## What is required
Take the records underneath and set them down exactly.

## Information shown
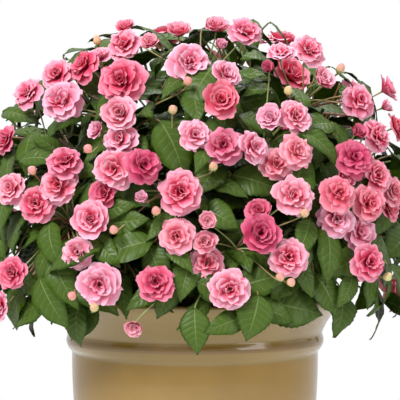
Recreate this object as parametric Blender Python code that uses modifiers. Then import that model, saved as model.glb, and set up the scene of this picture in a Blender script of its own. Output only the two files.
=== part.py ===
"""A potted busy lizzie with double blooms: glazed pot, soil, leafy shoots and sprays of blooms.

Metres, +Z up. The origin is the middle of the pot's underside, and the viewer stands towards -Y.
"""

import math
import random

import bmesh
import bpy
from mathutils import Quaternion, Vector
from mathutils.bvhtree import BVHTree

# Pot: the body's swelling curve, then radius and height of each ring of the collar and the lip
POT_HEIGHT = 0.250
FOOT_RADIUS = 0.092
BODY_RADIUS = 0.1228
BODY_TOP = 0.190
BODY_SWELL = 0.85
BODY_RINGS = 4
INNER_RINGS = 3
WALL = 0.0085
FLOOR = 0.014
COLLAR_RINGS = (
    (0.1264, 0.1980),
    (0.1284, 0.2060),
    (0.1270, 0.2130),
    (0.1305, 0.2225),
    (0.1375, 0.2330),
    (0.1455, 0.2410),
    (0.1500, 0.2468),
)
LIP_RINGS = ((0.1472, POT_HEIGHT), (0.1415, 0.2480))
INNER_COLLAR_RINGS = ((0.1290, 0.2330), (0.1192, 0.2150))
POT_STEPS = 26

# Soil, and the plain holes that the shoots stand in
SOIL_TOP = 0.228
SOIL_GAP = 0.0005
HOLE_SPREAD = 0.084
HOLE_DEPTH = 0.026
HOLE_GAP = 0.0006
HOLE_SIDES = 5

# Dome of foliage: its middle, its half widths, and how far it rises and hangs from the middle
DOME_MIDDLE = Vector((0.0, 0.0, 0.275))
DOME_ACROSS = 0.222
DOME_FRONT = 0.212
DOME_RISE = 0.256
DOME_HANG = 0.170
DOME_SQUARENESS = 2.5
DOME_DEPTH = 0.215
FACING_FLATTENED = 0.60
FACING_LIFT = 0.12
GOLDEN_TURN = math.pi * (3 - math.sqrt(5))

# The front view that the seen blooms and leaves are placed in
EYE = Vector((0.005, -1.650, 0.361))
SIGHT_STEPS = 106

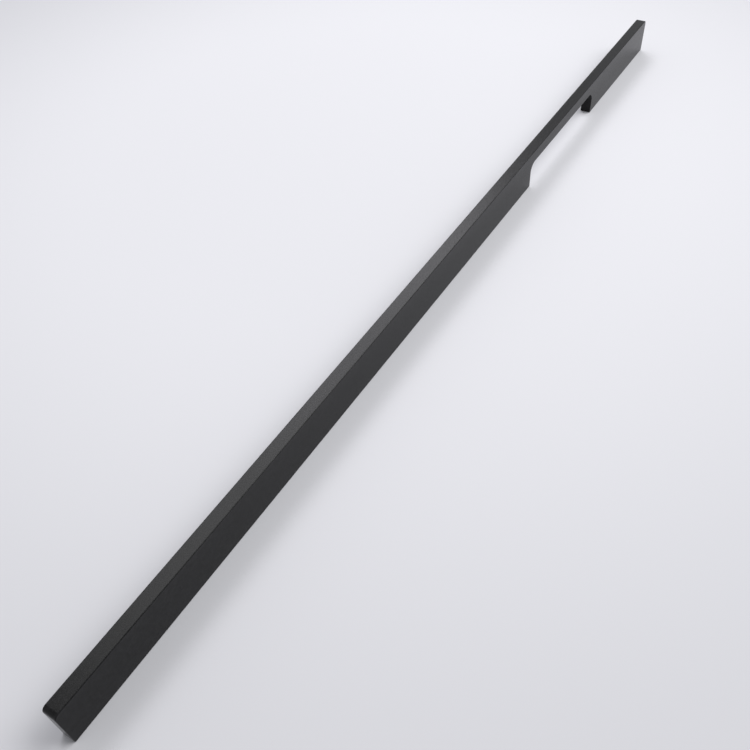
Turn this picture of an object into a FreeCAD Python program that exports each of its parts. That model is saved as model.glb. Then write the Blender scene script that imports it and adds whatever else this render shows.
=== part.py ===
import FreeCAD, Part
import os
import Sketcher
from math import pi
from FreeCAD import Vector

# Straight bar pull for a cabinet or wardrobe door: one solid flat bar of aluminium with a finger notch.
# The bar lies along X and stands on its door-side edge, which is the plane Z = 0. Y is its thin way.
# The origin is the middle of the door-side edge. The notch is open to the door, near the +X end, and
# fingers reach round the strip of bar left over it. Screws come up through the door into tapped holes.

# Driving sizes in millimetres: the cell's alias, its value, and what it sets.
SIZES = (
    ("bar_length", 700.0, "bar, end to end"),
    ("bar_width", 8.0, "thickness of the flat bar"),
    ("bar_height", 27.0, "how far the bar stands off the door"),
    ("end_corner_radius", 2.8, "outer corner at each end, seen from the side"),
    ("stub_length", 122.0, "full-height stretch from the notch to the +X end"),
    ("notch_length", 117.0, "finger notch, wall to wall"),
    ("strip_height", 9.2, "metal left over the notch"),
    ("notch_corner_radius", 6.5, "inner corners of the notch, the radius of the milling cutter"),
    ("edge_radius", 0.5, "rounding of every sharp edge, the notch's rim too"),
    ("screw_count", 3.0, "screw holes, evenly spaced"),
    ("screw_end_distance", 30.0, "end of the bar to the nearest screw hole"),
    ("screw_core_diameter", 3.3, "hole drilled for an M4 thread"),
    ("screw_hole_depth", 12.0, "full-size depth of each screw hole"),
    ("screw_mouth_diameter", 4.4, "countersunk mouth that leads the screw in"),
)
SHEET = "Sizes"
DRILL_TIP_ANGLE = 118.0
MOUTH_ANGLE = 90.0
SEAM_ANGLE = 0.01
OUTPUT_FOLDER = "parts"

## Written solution
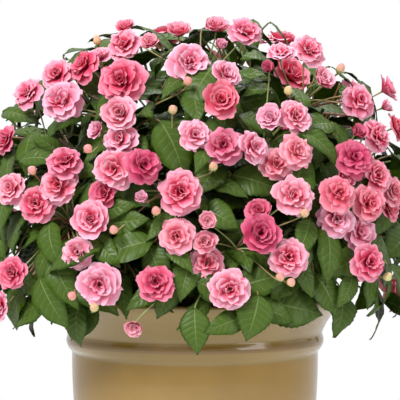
Recreate this object as parametric Blender Python code that uses modifiers. Then import that model, saved as model.glb, and set up the scene of this picture in a Blender script of its own. Output only the two files.
=== part.py ===
"""A potted busy lizzie with double blooms: glazed pot, soil, leafy shoots and sprays of blooms.

Metres, +Z up. The origin is the middle of the pot's underside, and the viewer stands towards -Y.
"""

import math
import random

import bmesh
import bpy
from mathutils import Quaternion, Vector
from mathutils.bvhtree import BVHTree

# Pot: the body's swelling curve, then radius and height of each ring of the collar and the lip
POT_HEIGHT = 0.250
FOOT_RADIUS = 0.092
BODY_RADIUS = 0.1228
BODY_TOP = 0.190
BODY_SWELL = 0.85
BODY_RINGS = 4
INNER_RINGS = 3
WALL = 0.0085
FLOOR = 0.014
COLLAR_RINGS = (
    (0.1264, 0.1980),
    (0.1284, 0.2060),
    (0.1270, 0.2130),
    (0.1305, 0.2225),
    (0.1375, 0.2330),
    (0.1455, 0.2410),
    (0.1500, 0.2468),
)
LIP_RINGS = ((0.1472, POT_HEIGHT), (0.1415, 0.2480))
INNER_COLLAR_RINGS = ((0.1290, 0.2330), (0.1192, 0.2150))
POT_STEPS = 26

# Soil, and the plain holes that the shoots stand in
SOIL_TOP = 0.228
SOIL_GAP = 0.0005
HOLE_SPREAD = 0.084
HOLE_DEPTH = 0.026
HOLE_GAP = 0.0006
HOLE_SIDES = 5

# Dome of foliage: its middle, its half widths, and how far it rises and hangs from the middle
DOME_MIDDLE = Vector((0.0, 0.0, 0.275))
DOME_ACROSS = 0.222
DOME_FRONT = 0.212
DOME_RISE = 0.256
DOME_HANG = 0.170
DOME_SQUARENESS = 2.5
DOME_DEPTH = 0.215
FACING_FLATTENED = 0.60
FACING_LIFT = 0.12
GOLDEN_TURN = math.pi * (3 - math.sqrt(5))

# The front view that the seen blooms and leaves are placed in
EYE = Vector((0.005, -1.650, 0.361))
SIGHT_STEPS = 106

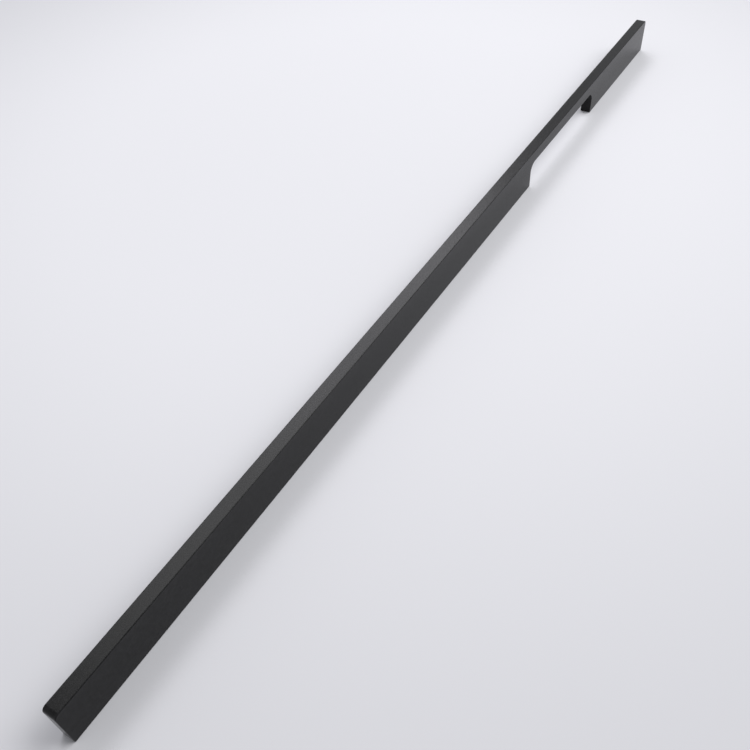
Turn this picture of an object into a FreeCAD Python program that exports each of its parts. That model is saved as model.glb. Then write the Blender scene script that imports it and adds whatever else this render shows.
=== part.py ===
import FreeCAD, Part
import os
import Sketcher
from math import pi
from FreeCAD import Vector

# Straight bar pull for a cabinet or wardrobe door: one solid flat bar of aluminium with a finger notch.
# The bar lies along X and stands on its door-side edge, which is the plane Z = 0. Y is its thin way.
# The origin is the middle of the door-side edge. The notch is open to the door, near the +X end, and
# fingers reach round the strip of bar left over it. Screws come up through the door into tapped holes.

# Driving sizes in millimetres: the cell's alias, its value, and what it sets.
SIZES = (
    ("bar_length", 700.0, "bar, end to end"),
    ("bar_width", 8.0, "thickness of the flat bar"),
    ("bar_height", 27.0, "how far the bar stands off the door"),
    ("end_corner_radius", 2.8, "outer corner at each end, seen from the side"),
    ("stub_length", 122.0, "full-height stretch from the notch to the +X end"),
    ("notch_length", 117.0, "finger notch, wall to wall"),
    ("strip_height", 9.2, "metal left over the notch"),
    ("notch_corner_radius", 6.5, "inner corners of the notch, the radius of the milling cutter"),
    ("edge_radius", 0.5, "rounding of every sharp edge, the notch's rim too"),
    ("screw_count", 3.0, "screw holes, evenly spaced"),
    ("screw_end_distance", 30.0, "end of the bar to the nearest screw hole"),
    ("screw_core_diameter", 3.3, "hole drilled for an M4 thread"),
    ("screw_hole_depth", 12.0, "full-size depth of each screw hole"),
    ("screw_mouth_diameter", 4.4, "countersunk mouth that leads the screw in"),
)
SHEET = "Sizes"
DRILL_TIP_ANGLE = 118.0
MOUTH_ANGLE = 90.0
SEAM_ANGLE = 0.01
OUTPUT_FOLDER = "parts"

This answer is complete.